Paragraph (b) would indeed cover a situation in which the child had run away from lawful control and is, while out of lawful control, detained unlawfully by the defendant. Such a construction of paragraphs (a) and (b) is consistent with the judgment of Simon Brown LJ in the case of Owens, which I have cited earlier, commencing at page 200 letter G, and concluding at letter A on page 201.
The second conclusion I would draw from the separation of these concepts is that, when laid in a charge, each is a material averment which alleges one of two separate forms of the same offence. By the time these appellants knew that their inducements to S were unlawful, she was no longer in the lawful custody of her foster mother. That she was no longer in her lawful custody because, by their own lawful conduct, they had substituted themselves in her place is in my view not material. The offence charged was not proved.
With reluctance, I have to conclude that for these reasons the appeals must be allowed.
LORD JUSTICE ROSE: I agree. As we are respectfully differing from the observations of Simon Brown LJ, as he then was, in Owens [2001] Cr App 195 at 201B, I should say that I specifically agree with my Lord's analysis of the authorities on this aspect of the case. The appeals are allowed and the convictions quashed.
MISS MARSHALL: Your Lordships, if I may make an application for costs from central funds and an order for taxation by the --
LORD JUSTICE ROSE: I assume you have a representation order, have you?
MISS MARSHALL: We do have a representation order, yes, my Lord.

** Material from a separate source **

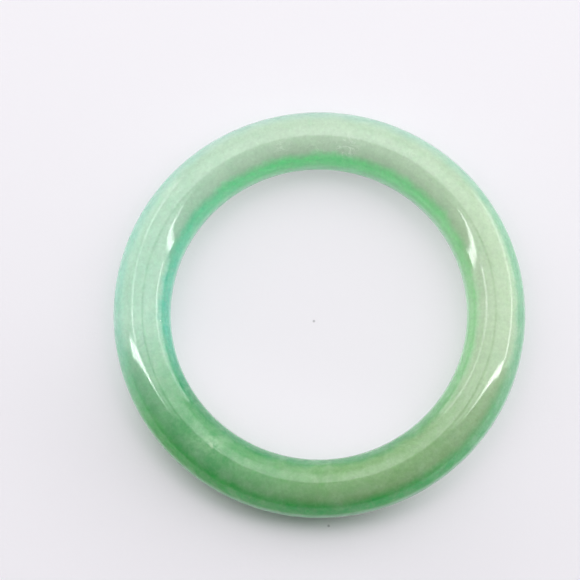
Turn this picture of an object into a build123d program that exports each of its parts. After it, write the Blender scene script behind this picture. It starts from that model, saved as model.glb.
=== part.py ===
from build123d import *
import os

# A one-piece bangle, cut and polished from a single block of stone.
# It lies flat on the XY plane with its axis along +Z. Sizes are in millimetres.

inner_diameter = 56.0    # the clear opening that the hand passes through
section_diameter = 11.2  # the thickness of the stone, the same all the way round

section_radius = section_diameter / 2
ring_radius = inner_diameter / 2 + section_radius  # from the axis to the middle of the stone

# The section is a full circle that touches z = 0, turned once about the axis.
with BuildPart() as stone_ring:
    with BuildSketch(Plane.XZ):
        with Locations((ring_radius, section_radius)):
            Circle(section_radius)
    revolve(axis=Axis.Z)

stone_ring.part.label = "stone_ring"

os.makedirs("parts", exist_ok=True)
export_step(stone_ring.part, "parts/stone_ring.step")

outer_diameter = inner_diameter + 2 * section_diameter
print(f"outer diameter {outer_diameter:.1f} mm, volume {stone_ring.part.volume / 1000:.2f} cm3")
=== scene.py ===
# A green stone bangle, polished all over, lying flat on a pale table under a soft light tent.
# Everything is in metres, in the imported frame: +Z up, the bangle's axis on Z, the table at z = 0.
import math

import bpy
from mathutils import Matrix, Vector, noise


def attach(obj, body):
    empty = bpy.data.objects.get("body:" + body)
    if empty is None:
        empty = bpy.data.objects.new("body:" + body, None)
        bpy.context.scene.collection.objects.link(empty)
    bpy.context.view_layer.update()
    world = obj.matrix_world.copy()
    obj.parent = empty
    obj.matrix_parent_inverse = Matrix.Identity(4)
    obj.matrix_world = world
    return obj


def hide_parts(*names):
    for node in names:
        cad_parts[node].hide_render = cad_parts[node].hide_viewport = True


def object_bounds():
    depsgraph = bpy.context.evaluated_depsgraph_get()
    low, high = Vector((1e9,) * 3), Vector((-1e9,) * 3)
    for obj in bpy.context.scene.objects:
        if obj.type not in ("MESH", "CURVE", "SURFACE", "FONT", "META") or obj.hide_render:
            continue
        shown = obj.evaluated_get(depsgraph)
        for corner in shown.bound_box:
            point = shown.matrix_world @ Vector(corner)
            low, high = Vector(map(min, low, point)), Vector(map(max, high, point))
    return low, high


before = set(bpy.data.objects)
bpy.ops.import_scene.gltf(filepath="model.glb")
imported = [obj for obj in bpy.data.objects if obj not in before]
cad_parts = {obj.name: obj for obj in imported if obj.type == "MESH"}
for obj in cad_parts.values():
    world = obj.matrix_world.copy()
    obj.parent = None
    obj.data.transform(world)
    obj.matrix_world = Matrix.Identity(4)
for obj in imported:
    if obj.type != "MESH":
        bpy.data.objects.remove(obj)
cadLow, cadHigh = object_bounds()
middle = (cadLow + cadHigh) / 2
stoneThickness = cadHigh.z - cadLow.z                        # top to bottom
stoneRadius = stoneThickness / 2
ringRadius = (cadHigh.x - cadLow.x - stoneThickness) / 2     # axis to the middle of the stone

cameraView = {
    "distance": 0.50,    # lens to the middle of the bangle
    "tilt": 10.8,        # degrees off straight down, standing back towards -Y
    "lens": 163.4,       # mm
    "sensor": 36,        # mm
    "across": -0.0502,   # shift, as shares of the frame's width
    "up": 0.039,
    "clip": (0.01, 50),
}


def aimAt(thing, target):
    thing.rotation_mode = "QUATERNION"
    thing.rotation_quaternion = (Vector(target) - thing.location).to_track_quat("-Z", "Y")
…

MR WEATHERBY: I support that application. The difficulty in respect of Mr Rutherford is, I understand, the representation order does not cover work done before the representation order.
LORD JUSTICE ROSE: That is usually the case.
MR WEATHERBY: That is the significance of asking for costs from central funds, because then that work would be covered.
LORD JUSTICE ROSE: Do you have anything to say about that?
MR NEALE: No, my Lord.
LORD JUSTICE ROSE: Yes, we grant both appellants an order for their costs to be paid from central funds. Thank you.